# Interpreting neck MRI



## widehips71 (Apr 23, 2014)

Any med gurus that can explain this MRI report in layman's terms?


----------



## Joliver (Apr 23, 2014)

Looks like a bulging disk, and some narrowing of you spinal column. Your marrow is mildly abnormal to the degree that the radiologist suggested anemia. Which seems off for a juice monkey.

Not a doctor. Just happened to know what stenosis meant.  Good luck buddy.


----------



## Big Worm (Apr 24, 2014)

I think you are totally fine.  Keep lifting......It will break if its really a problem.


----------



## j2048b (Apr 24, 2014)

u need to go get one of those dog tunnel neck braces on the quickness brah... it will help with hydration, and eating as u can just dump it all in there at once....with less neck movevemnt ull be fine!! 

it means u fine bro... but there is pressure on that ventral section of the spinal column... be cautious is all, and if ur having numbness (i have a buddy who also does) they may recommend u to get some new metal and teflon put in between the discs, i got a buddy who is getting the surgery soon for about the same stuff as ur mri shows...


----------



## DieYoungStrong (Apr 24, 2014)

I'd suggest you send a PM to Peyton Manning.


----------



## widehips71 (Apr 25, 2014)

J20 said:


> u need to go get one of those dog tunnel neck braces on the quickness brah... it will help with hydration, and eating as u can just dump it all in there at once....with less neck movevemnt ull be fine!!
> 
> it means u fine bro... but there is pressure on that ventral section of the spinal column... be cautious is all, and if ur having numbness (i have a buddy who also does) they may recommend u to get some new metal and teflon put in between the discs, i got a buddy who is getting the surgery soon for about the same stuff as ur mri shows...



There's been considerable numbness in my left hand/arm that comes and goes.  Been like that for years so I don't imagine it's something that will improve with time; only worsen.  Some days it's fine, some days I can barely grab my dick.  I'd love an update on how his surgery goes.  Recovery, successfulness, etc


----------



## widehips71 (Apr 25, 2014)

DieYoungStrong said:


> I'd suggest you send a PM to Peyton Manning.



As a fan of the lamented snake bitten Jags, Peyton can choke on a dick.  Maybe that'll help his neck


----------



## GreatGunz (Apr 25, 2014)

I have issues with c5-7 numbness that raidiates to my left thumb and pointer finger as well as my upper arm and turns to an ache that feels like a sledge hammer.
my neuro guy has me on nuerotin ( gabapentin ) for the nerve pain.
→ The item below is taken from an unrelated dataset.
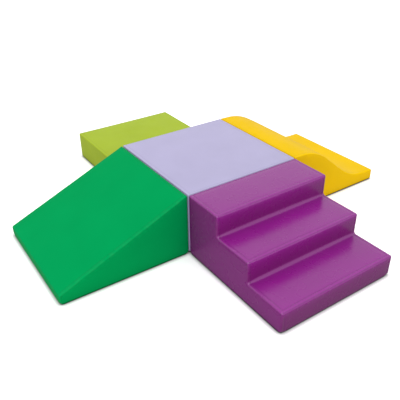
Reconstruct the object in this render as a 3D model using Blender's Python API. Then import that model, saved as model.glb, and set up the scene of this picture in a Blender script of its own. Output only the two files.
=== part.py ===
"""Soft play foam climber: a square platform with steps, a wave slide, a low block and a ramp around it.

Each of the five modules is a foam core in a sewn vinyl cover, closed underneath by a non-slip panel
with a zip. Hook-and-loop strips hold the four outer modules to the platform's sides.
Metres, +Z up, origin on the floor under the middle of the platform. The steps lie at +X, the wave
slide at +Y, the low block at -X and the ramp at -Y.

Each module is drawn in its own frame: X runs out from the mating face, Y across, Z up.
"""

import math

import bmesh
import bpy
from mathutils import Matrix, Vector

# Overall sizes of the modules
MODULE_WIDTH = 0.600
MODULE_HEIGHT = 0.300
RAMP_RUN = 0.600
STEPS_RUN = 0.600
WAVE_RUN = 0.600
BLOCK_RUN = 0.600
BLOCK_HEIGHT = 0.150

# Shapes of the ramp, the steps and the wave
RAMP_NOSE_HEIGHT = 0.048
STEP_COUNT = 3
WAVE_CREST_FLAT = 0.042
WAVE_LIP_FLAT = 0.056
WAVE_LIP_HEIGHT = 0.059
WAVE_STEEPNESS_SHARE = 1.54
WAVE_CREST_SHARE = 0.48
WAVE_ARC_STEPS = 7

# Rounding that the foam and the sewn cover give to the edges
EDGE_RADIUS = 0.005
INNER_CORNER_RADIUS = 0.016
SEAM_RADIUS = 0.0035
BASE_EDGE_RADIUS = 0.004
BASE_CORNER_RADIUS = 0.018
BASE_CORNER_REACH = 0.036
EDGE_STEPS = 3

# Crown of the panels that face up, where the foam pushes the cover out between its seams
CROWN_HEIGHT = 0.0020
CROWN_REACH = 0.040

# Cover, non-slip panel and the clearance between neighbours
COVER_THICKNESS = 0.0010
FIT_GAP = 0.0003
PANEL_STANDS_PROUD = 0.0004
HEM_WIDTH = 0.008

# Zip in the non-slip panel
ZIP_FROM_EDGE = 0.070
ZIP_END_MARGIN = 0.045
ZIP_SEWN_END = 0.010
TAPE_WIDTH = 0.014
TAPE_THICKNESS = 0.0005
CHAIN_WIDTH = 0.0024
CHAIN_HEIGHT = 0.0022
SLIDER_LENGTH = 0.014
SLIDER_PLATE = 0.0009
SLIDER_FLANGE = 0.0010
SLIDER_WEB = 0.0006
SLIDER_BEVEL = 0.0003
SLOT_CLEARANCE = 0.0007
GROOVE_CLEARANCE = 0.0010
CUT_OVERRUN = 0.002

# Hook-and-loop strips on the mating faces
STRIP_WIDTH = 0.050
STRIP_SPREAD = 0.360
STRIP_MARGIN = 0.035
STRIP_CORNER_RADIUS = 0.003
STRIP_CORNER_STEPS = 2
LOOP_THICKNESS = 0.0022
HOOK_THICKNESS = 0.0018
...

Works great I also have a compressed disc.


----------



## j2048b (Apr 25, 2014)

widehips71 said:


> There's been considerable numbness in my left hand/arm that comes and goes.  Been like that for years so I don't imagine it's something that will improve with time; only worsen.  Some days it's fine, some days I can barely grab my dick.  I'd love an update on how his surgery goes.  Recovery, successfulness, etc



Yup will do i think he is going in within the next few weeks! Ill let u know how it goes and what  he has done with the items in between each vertebrae


----------



## j2048b (Apr 30, 2014)

J20 said:


> Yup will do i think he is going in within the next few weeks! Ill let u know how it goes and what  he has done with the items in between each vertebrae



Check out cervicaldevices.com he is getting a "mobi c" put in between 2 of his discs due to the nerve stuff that u were referring to...


----------